As a writer, Waters is extremely disciplined. She aims to write 1,000 words per day and she always makes herself do it. Until the run up to publication, she approaches her writing as a job and works from about 8.30 am to 4.00pm Monday to Friday. Some of that time will be writing and some will be research which can just be reading a novel from the period or a newspaper. Towards the end of a book, however, the writing becomes all consuming. At the end of this novel she found all she was doing was writing and watching episodes of Breaking Bad ! She is now on a writing break and taking the time she read, think and go to the theatre and exhibitions.
Her advice to any aspiring writers in the audience was simple………..just do it! Don’t sit around waiting for inspiration to strike, you must carve out a space for it. Whilst a first novel is often a labour of love you have to approach continuing like a job. She revealed that she always feels awful on a Monday morning and has long period of agony and frustration.
She was asked about her favourite of her own novels. She found that a very difficult question to answer . Tipping The Velvet had been very good for her and she enjoyed the TV adaptation in which she appeared as an extra. She re read it recently, the only one of her books she has re read , and found it to be ‘ a complete mess’.Perhaps her favourite is The Paying Guests because she found it more difficult to write than any of the others . In fact the first half was rewritten countless times.

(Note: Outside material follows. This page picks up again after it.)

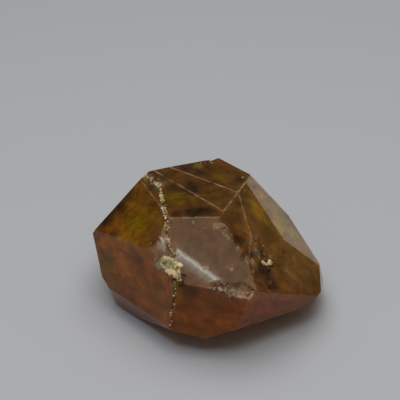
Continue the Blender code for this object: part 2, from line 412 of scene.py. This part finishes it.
# Relief: face, height of broad swells, height of fine ones, height of grooves, direction of the grooves
# in degrees from across, spacing of the grooves, in mm
RELIEF = {
    "table": (0.010, 0.0030, 0.004, 62.0, 0.9),
    "table_bevel": (0.010, 0.0030, 0.004, 62.0, 0.9),
    "top": (0.012, 0.0025, 0.004, -28.0, 0.8),
    "top_second": (0.012, 0.0025, 0.006, -28.0, 0.7),
    "top_third": (0.014, 0.0030, 0.006, -28.0, 0.9),
    "wedge": (0.020, 0.0060, 0.020, 70.0, 0.6),
    "right_window": (0.020, 0.0040, 0.008, 60.0, 0.9),
    "right_rim": (0.020, 0.0050, 0.010, 60.0, 0.8),
    "right_broken": (0.040, 0.0080, 0.035, 90.0, 0.7),
}
PLAIN_RELIEF = (0.020, 0.0040, 0.006, 20.0, 1.1)
RELIEF_FADE = 0.7           # relief dies away over this distance to a face's edge, mm


def edge_room(point, own):
    """Distance in mm from a point on a face to the nearest other face's plane."""
    return min(distance - normal.dot(point)
               for name, (normal, distance) in PLANES.items() if name != own) / MM


def relief_height(face, point):
    swell, fine, groove, direction, spacing = RELIEF.get(face, PLAIN_RELIEF)
    side, rise, _ = face_axes(face)
    across, up = side.dot(point) / MM, rise.dot(point) / MM
    turned = across * math.sin(math.radians(direction)) - up * math.cos(math.radians(direction))
    along = across * math.cos(math.radians(direction)) + up * math.sin(math.radians(direction))
    place = Vector((across, up, 3.0 * FACE_NUMBER[face]))
    height = swell * noise.noise(place * 0.22) + fine * noise.noise(place * 0.9)
    height += groove * noise.noise(Vector((turned / spacing, along * 0.12, 1.7 * FACE_NUMBER[face])))
    return height * smooth_step(0.0, RELIEF_FADE, edge_room(point, face))


def bend_drop(point):
    """How far the surface lies below the two bent faces' planes, in mm."""
    (normal, distance), (other_normal, other_distance) = PLANES[BEND[0]], PLANES[BEND[1]]
    lean = normal.angle(other_normal)
    away = max(distance - normal.dot(point), other_distance - other_normal.dot(point)) / MM / math.sin(lean)
    return lean / (4.0 * BEND_HALF) * max(BEND_HALF - away, 0.0) ** 2


def shaped(mesh):
    """Moves the mesh's inner points by each face's relief, in the growth frame."""
    number = mesh.faces.layers.int["crystal_face"]
    bent = {FACE_NUMBER[name] for name in BEND}
    for vert in mesh.verts:
        if {face[number] for face in vert.link_faces} <= bent:
            vert.co -= PLANES[BEND[0]][0] * (bend_drop(vert.co) * MM)
        faces = {face[number] for face in vert.link_faces}
        if len(faces) == 1:
            name = FACE_NAME.get(faces.pop())
            if name:
                vert.co += PLANES[name][0] * (relief_height(name, vert.co) * MM)


# Edges that are worn pale, by the two faces that meet there, and how much
WORN_EDGES = {
    ("top", "top_second"): 0.75,
    ("top_second", "top_third"): 0.80,
    ("top_second", "wedge"): 0.60,
    ("top_third", "wedge"): 0.60,
    ("top_third", "right_window"): 0.80,
    ("wedge", "right_window"): 0.65,
    ("left_window", "top"): 0.45,
    ("table", "top"): 0.65,
    ("table", "wedge"): 0.60,
    ("table", "top_second"): 0.60,
    ("right_window", "right_broken"): 0.12,
    ("wedge", "right_broken"): 0.45,
}
PLAIN_WEAR = 0.10
STRIP = 0.21                # width of the worn strip on each side of such an edge, mm
BROKEN_HAZE = 0.20          # mean haze of broken places


def edge_wear(centre):
    """How worn the edge near a point is, from the two faces that are nearest to it."""
    near = sorted((distance - normal.dot(centre), name) for name, (normal, distance) in PLANES.items())
    pair = (near[0][1], near[1][1])
    wear = WORN_EDGES.get(pair, WORN_EDGES.get(pair[::-1], PLAIN_WEAR))
    return wear * (0.75 + 0.5 * noise.noise(centre / MM * 0.8))


def cut_worn_strips(mesh):
    """Cuts a narrow strip on each side of every worn edge, so that it can be paler."""
    number = mesh.faces.layers.int["crystal_face"]
    for pair in WORN_EDGES:
        for own, other in (pair, pair[::-1]):
            normal, distance = PLANES[other]
            inset = STRIP * MM * math.sin(normal.angle(PLANES[own][0]))
            faces = [face for face in mesh.faces if face[number] == FACE_NUMBER[own]]
            edges = list(dict.fromkeys(edge for face in faces for edge in face.edges))
            verts = list(dict.fromkeys(vert for face in faces for vert in face.verts))
            bmesh.ops.bisect_plane(
                mesh, geom=verts + edges + faces, dist=0.0005 * MM,
                plane_co=normal * (distance - inset), plane_no=normal)


# Rubbed and splintered places: face, across, up, radius in mm, haze
HAZE_PATCHES = (
    ("table", 6.4, -8.5, 0.8, 0.70),
    ("table", 7.9, -9.0, 1.2, 0.75),
    ("table", 9.6, -9.4, 1.3, 0.75),
    ("table", 11.2, -9.8, 1.1, 0.75),
    ("left_flank", 4.1, 9.3, 1.1, 0.50),
    ("top", -7.6, 7.7, 1.1, 0.45),
    ("top", -5.0, 5.2, 0.9, 0.35),
    ("table", 1.4, 3.9, 0.4, 0.40),
    ("table", 3.4, 2.8, 0.3, 0.40),
    ("table", 3.7, -4.4, 0.4, 0.35),
    ("table", 8.0, -4.9, 0.5, 0.35),
    ("table", 5.6, 3.1, 0.6, 0.45),
    ("table", 6.6, 3.3, 0.5, 0.50),
    ("table", 7.7, 1.0, 0.5, 0.50),
    ("table", 9.4, -1.0, 0.5, 0.45),
    ("table", 11.0, -2.9, 0.6, 0.50),
    ("table", 12.3, -5.4, 0.6, 0.50),
    ("right_broken", -4.2, -2.5, 1.0, 0.40),
    ("right_broken", -7.4, -2.7, 0.9, 0.45),
    ("top", -2.6, 6.2, 0.35, 0.60),
)


def patch_haze(centre):
    """Haze at a place near the surface, from the rubbed places around it."""
    haze = 0.0
    for face, across, up, radius, amount in HAZE_PATCHES:
        away = (centre - on_face(face, across, up)).length / MM / radius
        haze = max(haze, amount * math.exp(-away ** 4) * (0.9 + 1.3 * noise.noise(centre / MM * 1.9)))
    return max(haze, 0.0)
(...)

There were several scenes that caused particular difficulty, some were excluded altogether in the final draft and some although kept she still does not feel entirely happy with. In the original draft, she revealed, there was lots more sex but this she found slowed the narrative down. Its important to her for a novel to tell a story and her very favourite writers are ones that can create suspense and intrigue with a serious agenda……Daphne du Maurier and Patricia Highsmith came to mind.
This a was a fantastic evening. Sarah Water was an engaging and witty guest. In my own view The Paying Guests is her best novel yet full of suspense and surprises.
My thanks to Susan de Soissons and Virago for the advance copy.